Fixed effects estimator Since \alpha_{i} is not observable, it cannot be directly
controlled for. The FE model eliminates \alpha_{i} by de-meaning the variables using the
within transformation: :y_{it}-\overline{y}_{i}=\left(X_{it}-\overline{X}_{i}\right) \beta+ \left( \alpha_{i} - \overline{\alpha}_{i} \right ) + \left( u_{it}-\overline{u}_{i}\right) \implies \ddot{y}_{it}=\ddot{X}_{it} \beta+\ddot{u}_{it} where \overline{y}_{i}=\frac{1}{T}\sum\limits_{t=1}^{T}y_{it}, \overline{X}_{i}=\frac{1}{T}\sum\limits_{t=1}^{T}X_{it}, and \overline{u}_{i}=\frac{1}{T}\sum\limits_{t=1}^{T}u_{it}. Since \alpha_{i} is constant, \overline{\alpha_{i}}=\alpha_{i} and hence the effect is eliminated.
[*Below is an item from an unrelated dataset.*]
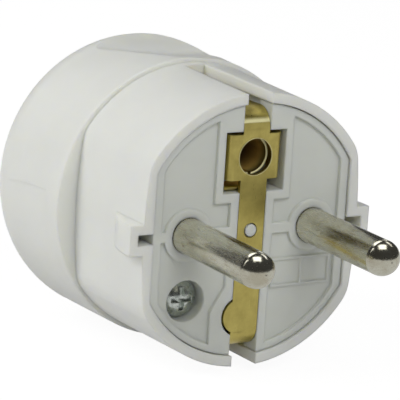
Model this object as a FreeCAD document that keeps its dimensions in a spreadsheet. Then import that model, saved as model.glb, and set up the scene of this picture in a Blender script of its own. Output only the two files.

The FE estimator \hat{\beta}_{FE} is then obtained by an OLS regression of \ddot{y} on \ddot{X}. At least three alternatives to the
within transformation exist with variations: • One is to add a dummy variable for each individual i>1 (omitting the first individual because of
multicollinearity). This is numerically, but not computationally, equivalent to the fixed effect model and only works if the sum of the number of series and the number of global parameters is smaller than the number of observations. The dummy variable approach is particularly demanding with respect to computer memory usage and it is not recommended for problems larger than the available RAM, and the applied program compilation, can accommodate. • Second alternative is to use consecutive reiterations approach to local and global estimations. This approach is very suitable for low memory systems on which it is much more computationally efficient than the dummy variable approach. • The third approach is a nested estimation whereby the local estimation for individual series is programmed in as a part of the model definition. This approach is the most computationally and memory efficient, but it requires proficient programming skills and access to the model programming code; although, it can be programmed including in SAS. Finally, each of the above alternatives can be improved if the series-specific estimation is linear (within a nonlinear model), in which case the direct linear solution for individual series can be programmed in as part of the nonlinear model definition.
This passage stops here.